▸ THE REQUEST: Everything from the line containing "piece = cad_parts[name]" through the line containing "CAMERA_DOWN, CAMERA_ASIDE, CAMERA_LENS" should be repeated exactly, and nothing else from the data.

** begin EXERCISE INPUTS **

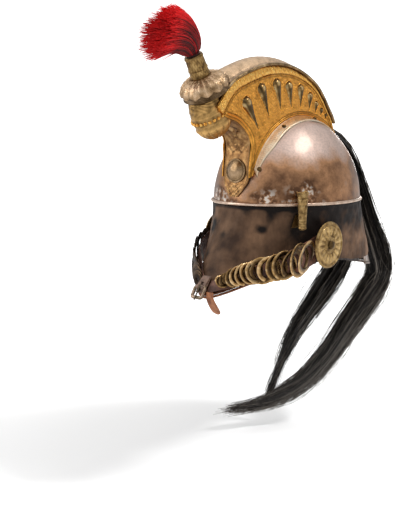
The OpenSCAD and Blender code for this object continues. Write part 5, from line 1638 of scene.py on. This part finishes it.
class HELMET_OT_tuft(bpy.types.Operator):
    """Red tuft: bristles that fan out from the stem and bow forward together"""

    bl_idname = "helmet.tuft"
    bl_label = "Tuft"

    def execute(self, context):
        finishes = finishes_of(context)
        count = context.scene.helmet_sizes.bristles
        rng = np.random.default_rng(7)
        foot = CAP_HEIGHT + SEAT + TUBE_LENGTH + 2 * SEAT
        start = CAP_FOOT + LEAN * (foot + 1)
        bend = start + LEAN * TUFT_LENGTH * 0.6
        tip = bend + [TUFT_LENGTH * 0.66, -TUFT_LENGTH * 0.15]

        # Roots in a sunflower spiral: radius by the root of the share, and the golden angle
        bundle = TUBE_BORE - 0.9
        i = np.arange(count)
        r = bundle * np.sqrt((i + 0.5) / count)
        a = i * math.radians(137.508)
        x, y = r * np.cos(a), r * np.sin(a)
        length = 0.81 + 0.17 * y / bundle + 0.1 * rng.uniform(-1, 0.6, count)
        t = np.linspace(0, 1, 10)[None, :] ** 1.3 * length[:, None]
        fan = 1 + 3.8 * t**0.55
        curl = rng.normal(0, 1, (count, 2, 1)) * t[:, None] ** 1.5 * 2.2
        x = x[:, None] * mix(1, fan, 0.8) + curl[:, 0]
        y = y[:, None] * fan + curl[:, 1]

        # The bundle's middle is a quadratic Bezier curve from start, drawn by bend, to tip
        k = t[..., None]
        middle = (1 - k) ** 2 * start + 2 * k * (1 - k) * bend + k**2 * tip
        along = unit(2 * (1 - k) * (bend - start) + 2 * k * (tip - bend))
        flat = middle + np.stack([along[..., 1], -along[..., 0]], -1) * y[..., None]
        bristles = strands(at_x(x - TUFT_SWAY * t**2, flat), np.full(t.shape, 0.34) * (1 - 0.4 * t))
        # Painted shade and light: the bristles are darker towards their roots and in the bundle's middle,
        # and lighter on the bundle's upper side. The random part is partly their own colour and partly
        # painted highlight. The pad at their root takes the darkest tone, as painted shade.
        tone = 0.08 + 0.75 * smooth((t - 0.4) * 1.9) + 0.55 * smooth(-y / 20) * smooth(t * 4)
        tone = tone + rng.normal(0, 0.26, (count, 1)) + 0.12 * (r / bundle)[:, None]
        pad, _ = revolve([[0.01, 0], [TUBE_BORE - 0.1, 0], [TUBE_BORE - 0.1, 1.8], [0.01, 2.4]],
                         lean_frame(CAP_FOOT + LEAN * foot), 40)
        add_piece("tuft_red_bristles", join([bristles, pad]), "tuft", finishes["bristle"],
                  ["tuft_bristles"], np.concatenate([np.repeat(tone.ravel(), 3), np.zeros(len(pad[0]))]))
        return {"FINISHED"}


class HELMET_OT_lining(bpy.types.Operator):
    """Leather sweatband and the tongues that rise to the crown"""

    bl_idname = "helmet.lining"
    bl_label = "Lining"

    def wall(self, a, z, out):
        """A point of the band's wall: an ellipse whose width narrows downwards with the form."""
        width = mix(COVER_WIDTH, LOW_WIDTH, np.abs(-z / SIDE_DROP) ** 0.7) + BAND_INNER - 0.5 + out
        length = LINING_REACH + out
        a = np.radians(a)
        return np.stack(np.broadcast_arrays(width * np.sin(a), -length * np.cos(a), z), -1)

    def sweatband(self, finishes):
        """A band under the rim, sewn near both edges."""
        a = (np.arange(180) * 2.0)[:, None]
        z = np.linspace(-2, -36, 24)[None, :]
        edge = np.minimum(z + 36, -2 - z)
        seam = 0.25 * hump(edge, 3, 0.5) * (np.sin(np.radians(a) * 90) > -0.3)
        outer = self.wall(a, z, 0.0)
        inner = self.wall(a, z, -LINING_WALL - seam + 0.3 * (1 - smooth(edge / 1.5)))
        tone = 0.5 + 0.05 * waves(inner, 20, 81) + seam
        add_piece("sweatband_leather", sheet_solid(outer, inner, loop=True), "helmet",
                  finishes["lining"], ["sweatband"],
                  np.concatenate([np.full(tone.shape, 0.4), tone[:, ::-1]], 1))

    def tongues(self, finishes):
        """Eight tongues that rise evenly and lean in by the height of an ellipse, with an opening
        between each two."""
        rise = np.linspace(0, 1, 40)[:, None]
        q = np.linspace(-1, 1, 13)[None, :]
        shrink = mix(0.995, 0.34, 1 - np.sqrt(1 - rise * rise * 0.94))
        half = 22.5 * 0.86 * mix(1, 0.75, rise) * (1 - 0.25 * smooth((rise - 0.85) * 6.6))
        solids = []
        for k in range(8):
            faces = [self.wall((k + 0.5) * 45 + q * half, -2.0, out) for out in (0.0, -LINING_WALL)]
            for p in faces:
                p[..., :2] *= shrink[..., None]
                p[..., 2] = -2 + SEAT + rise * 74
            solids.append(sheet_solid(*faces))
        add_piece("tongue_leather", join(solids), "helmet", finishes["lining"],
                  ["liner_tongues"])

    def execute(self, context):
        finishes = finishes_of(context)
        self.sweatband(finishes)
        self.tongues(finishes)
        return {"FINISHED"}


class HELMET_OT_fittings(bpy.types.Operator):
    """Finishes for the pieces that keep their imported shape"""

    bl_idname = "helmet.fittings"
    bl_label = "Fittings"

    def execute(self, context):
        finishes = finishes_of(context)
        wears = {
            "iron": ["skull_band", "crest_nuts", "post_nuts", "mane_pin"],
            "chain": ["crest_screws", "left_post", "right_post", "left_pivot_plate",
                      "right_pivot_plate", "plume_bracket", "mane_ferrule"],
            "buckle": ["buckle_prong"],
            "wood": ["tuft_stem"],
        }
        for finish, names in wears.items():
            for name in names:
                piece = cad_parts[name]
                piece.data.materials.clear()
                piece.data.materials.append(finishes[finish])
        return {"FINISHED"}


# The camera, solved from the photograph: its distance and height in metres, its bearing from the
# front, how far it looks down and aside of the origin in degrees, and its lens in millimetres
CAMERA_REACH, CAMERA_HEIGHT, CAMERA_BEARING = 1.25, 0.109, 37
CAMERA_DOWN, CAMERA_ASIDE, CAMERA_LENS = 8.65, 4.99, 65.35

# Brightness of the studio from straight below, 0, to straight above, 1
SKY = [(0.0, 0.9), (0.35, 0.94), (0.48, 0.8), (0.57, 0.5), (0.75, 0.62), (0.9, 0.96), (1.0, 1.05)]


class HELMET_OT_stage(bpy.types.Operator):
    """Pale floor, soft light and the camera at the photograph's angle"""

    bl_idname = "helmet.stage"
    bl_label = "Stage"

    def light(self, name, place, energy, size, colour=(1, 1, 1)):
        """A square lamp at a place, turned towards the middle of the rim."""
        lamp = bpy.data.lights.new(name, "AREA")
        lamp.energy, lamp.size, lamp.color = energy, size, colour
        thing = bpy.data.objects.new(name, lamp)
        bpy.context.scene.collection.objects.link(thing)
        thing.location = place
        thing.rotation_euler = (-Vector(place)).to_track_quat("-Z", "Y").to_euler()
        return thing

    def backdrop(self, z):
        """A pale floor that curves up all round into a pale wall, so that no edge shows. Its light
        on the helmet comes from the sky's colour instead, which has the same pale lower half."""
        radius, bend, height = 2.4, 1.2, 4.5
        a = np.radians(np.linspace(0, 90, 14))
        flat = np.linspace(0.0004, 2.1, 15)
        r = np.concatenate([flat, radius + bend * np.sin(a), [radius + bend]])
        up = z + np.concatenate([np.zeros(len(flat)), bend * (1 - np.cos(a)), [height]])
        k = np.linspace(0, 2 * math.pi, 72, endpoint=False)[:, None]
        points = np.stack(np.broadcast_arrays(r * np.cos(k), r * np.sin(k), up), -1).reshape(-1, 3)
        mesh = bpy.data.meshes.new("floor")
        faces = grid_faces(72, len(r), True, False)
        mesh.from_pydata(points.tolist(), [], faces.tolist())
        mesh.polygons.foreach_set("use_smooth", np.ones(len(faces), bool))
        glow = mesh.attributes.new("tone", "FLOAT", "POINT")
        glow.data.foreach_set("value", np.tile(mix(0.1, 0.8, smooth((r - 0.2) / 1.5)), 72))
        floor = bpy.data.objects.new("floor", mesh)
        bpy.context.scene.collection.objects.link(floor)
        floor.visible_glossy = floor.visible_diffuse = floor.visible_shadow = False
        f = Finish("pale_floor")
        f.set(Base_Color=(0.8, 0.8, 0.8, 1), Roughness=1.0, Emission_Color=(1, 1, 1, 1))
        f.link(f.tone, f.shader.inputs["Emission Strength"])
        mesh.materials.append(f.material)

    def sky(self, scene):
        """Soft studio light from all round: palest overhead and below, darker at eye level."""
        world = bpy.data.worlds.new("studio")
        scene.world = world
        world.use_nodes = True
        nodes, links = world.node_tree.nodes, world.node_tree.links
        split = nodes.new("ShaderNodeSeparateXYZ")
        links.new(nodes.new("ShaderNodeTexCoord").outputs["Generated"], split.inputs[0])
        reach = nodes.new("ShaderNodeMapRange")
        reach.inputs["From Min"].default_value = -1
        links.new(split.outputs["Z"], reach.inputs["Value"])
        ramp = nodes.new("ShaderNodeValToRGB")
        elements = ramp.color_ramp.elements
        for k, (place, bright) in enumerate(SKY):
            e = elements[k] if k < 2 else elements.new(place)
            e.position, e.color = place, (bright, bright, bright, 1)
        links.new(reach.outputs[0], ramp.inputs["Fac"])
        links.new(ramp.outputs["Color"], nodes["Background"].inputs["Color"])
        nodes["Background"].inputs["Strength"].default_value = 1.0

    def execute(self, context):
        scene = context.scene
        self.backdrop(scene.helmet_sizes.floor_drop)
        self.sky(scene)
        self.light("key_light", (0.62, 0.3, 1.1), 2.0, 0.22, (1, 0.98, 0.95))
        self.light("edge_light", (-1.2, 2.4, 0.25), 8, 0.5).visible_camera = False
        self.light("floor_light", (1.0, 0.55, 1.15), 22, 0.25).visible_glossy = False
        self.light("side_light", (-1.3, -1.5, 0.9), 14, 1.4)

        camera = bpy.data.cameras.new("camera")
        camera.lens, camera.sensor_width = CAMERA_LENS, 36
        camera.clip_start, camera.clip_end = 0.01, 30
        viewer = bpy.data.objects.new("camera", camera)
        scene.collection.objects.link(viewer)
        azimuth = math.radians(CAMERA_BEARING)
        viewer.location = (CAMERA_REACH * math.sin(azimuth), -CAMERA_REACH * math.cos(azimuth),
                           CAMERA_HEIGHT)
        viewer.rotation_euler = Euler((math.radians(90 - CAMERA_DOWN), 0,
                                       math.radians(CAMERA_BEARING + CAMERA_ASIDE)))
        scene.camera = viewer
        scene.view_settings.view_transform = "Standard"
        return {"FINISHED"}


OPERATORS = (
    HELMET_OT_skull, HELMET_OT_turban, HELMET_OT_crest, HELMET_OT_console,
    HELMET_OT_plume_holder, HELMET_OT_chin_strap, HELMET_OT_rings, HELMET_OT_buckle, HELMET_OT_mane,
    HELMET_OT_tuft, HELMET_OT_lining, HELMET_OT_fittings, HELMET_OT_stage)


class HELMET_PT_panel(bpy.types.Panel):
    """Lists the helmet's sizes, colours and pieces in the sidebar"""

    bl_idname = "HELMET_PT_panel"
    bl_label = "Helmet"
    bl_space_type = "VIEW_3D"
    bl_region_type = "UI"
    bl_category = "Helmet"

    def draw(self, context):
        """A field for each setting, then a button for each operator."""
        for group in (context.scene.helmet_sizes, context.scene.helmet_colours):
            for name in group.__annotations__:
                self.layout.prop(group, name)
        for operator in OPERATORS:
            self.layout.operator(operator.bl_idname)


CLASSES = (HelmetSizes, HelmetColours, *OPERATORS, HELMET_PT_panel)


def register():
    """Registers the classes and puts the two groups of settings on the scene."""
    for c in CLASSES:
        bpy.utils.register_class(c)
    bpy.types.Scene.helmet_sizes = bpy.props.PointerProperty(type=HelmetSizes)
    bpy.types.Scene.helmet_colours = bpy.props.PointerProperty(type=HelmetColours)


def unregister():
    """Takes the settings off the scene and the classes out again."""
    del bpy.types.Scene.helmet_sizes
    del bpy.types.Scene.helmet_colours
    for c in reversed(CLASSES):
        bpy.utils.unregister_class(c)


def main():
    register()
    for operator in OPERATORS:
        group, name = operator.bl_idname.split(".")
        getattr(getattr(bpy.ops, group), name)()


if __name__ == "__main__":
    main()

** end EXERCISE INPUTS **
** begin EXERCISE INPUTS **

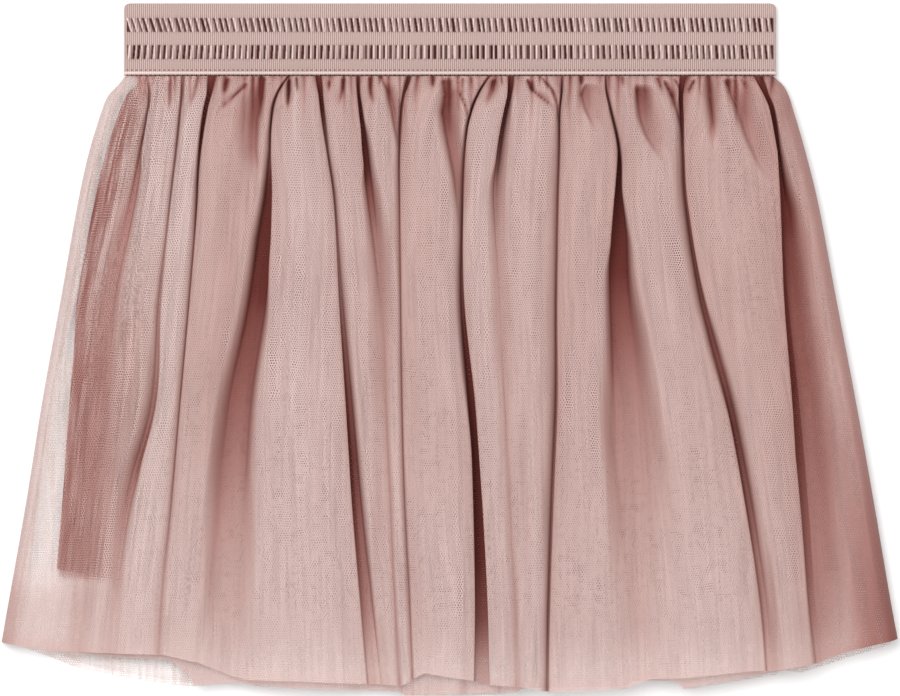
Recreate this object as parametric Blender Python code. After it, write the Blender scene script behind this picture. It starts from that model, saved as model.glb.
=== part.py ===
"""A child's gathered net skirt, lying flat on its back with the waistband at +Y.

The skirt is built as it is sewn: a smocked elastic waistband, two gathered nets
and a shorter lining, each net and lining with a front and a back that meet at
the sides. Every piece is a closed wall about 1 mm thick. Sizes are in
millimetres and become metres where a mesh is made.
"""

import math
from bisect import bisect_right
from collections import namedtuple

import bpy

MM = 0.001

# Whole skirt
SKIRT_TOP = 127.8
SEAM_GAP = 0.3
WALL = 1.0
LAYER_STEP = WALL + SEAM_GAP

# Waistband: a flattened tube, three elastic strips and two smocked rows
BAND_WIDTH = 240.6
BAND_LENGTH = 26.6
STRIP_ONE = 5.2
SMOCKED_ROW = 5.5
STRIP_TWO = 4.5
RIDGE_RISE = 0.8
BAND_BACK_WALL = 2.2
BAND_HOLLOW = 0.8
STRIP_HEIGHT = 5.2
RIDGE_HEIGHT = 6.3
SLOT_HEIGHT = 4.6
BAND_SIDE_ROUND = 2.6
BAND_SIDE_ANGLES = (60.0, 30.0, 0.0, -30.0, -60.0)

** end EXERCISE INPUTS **

▸ OUTPUT:
                piece = cad_parts[name]
                piece.data.materials.clear()
                piece.data.materials.append(finishes[finish])
        return {"FINISHED"}


# The camera, solved from the photograph: its distance and height in metres, its bearing from the
# front, how far it looks down and aside of the origin in degrees, and its lens in millimetres
CAMERA_REACH, CAMERA_HEIGHT, CAMERA_BEARING = 1.25, 0.109, 37
CAMERA_DOWN, CAMERA_ASIDE, CAMERA_LENS = 8.65, 4.99, 65.35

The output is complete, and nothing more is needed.